Azure Storage is committed to helping customers safeguard their data assets and will continue to make ongoing improvements to encode these best practices in the default settings for storage accounts.
For more information, please see our best practices for using SAS tokens and security recommendations for blob storage.
Conclusion Conclusion
To reiterate, the information that was exposed consisted of information unique to two former Microsoft employees and these former employees’ workstations. No customer data was exposed, and no other Microsoft services were put at risk because of this issue. Customers do not need to take any additional action to remain secure.
Like any secret, SAS tokens need to be created and handled appropriately. As always, we highly encourage customers to follow our best practices when using SAS tokens to minimize the risk of unintended access or abuse. Microsoft is also making ongoing improvements to our detections and scanning toolset to proactively identify such cases of over-provisioned SAS URLs and bolster our secure-by-default posture.
We appreciate the opportunity to investigate the findings reported by Wiz.io. We encourage all researchers to work with vendors under Coordinated Vulnerability Disclosure (CVD) and abide by the rules of engagement for penetration testing to avoid impacting customer data while conducting security research. Researchers who report security issues to the Microsoft Security Response Center are also eligible to participate in Microsoft’s Bug Bounty Program.
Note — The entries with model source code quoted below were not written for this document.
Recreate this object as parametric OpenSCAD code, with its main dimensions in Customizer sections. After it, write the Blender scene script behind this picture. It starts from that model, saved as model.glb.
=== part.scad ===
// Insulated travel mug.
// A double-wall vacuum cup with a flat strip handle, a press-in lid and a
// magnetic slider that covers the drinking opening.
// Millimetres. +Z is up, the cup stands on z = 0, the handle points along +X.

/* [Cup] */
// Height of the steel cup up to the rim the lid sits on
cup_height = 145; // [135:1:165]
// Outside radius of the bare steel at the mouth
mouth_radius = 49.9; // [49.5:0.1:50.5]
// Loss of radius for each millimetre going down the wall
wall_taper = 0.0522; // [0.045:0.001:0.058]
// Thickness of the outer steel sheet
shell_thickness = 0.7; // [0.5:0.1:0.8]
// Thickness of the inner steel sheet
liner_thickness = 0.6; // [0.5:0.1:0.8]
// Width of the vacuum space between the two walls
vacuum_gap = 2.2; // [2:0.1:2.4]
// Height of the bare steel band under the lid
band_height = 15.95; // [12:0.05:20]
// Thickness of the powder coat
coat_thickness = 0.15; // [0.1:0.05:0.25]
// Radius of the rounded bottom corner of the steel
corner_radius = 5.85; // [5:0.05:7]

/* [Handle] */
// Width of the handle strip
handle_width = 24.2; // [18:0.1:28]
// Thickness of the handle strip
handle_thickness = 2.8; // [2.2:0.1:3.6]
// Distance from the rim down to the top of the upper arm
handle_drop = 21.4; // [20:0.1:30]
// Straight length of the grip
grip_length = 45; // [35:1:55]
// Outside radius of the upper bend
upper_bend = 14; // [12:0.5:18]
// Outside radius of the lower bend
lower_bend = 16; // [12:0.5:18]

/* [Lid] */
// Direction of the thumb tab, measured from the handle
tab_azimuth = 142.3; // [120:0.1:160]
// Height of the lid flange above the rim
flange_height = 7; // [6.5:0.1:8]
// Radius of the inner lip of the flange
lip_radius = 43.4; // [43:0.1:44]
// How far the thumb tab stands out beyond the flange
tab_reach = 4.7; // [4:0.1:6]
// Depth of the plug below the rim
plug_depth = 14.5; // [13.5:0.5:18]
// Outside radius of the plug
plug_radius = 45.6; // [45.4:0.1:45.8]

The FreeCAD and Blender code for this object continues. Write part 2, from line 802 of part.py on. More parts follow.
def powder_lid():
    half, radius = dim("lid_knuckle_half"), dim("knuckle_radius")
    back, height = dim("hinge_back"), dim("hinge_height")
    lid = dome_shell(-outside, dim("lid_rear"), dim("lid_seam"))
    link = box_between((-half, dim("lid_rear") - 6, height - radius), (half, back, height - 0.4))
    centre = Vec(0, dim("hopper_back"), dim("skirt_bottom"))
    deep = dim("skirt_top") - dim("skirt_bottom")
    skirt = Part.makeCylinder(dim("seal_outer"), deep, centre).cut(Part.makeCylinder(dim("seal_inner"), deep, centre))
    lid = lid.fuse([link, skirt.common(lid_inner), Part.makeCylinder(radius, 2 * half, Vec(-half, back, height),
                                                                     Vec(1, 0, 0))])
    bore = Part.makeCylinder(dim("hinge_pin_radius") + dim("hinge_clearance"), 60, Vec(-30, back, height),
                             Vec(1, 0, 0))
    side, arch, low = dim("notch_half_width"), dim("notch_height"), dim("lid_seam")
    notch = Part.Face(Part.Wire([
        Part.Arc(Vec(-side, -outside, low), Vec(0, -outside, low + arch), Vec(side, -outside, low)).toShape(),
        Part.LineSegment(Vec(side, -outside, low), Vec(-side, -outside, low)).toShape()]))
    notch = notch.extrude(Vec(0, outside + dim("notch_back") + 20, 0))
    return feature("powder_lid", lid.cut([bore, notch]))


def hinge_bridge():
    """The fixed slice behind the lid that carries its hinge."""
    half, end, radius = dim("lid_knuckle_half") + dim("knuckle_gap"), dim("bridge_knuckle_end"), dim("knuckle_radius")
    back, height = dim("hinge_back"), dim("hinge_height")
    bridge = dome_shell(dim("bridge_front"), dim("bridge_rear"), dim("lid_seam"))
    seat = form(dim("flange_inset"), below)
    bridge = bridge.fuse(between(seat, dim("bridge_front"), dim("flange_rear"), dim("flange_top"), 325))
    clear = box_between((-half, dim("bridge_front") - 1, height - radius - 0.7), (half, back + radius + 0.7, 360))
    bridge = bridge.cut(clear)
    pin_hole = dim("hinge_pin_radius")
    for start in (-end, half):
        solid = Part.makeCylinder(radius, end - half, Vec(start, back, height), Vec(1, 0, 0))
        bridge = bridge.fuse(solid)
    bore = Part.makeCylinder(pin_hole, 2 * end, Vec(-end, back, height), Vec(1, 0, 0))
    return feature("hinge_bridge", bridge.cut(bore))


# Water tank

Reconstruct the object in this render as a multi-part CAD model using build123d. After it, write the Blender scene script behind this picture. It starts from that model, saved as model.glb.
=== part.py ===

Microsoft follows CVD, which systematically and responsibly manages the discovery, reporting, and remediation of security vulnerabilities. CVD allows us to collaborate with researchers and the wider security community in a way that prioritizes user security and system integrity. By following a coordinated approach, we can work with researchers to ensure that potential vulnerabilities are addressed before they’re made public, reducing the risk of exploitation.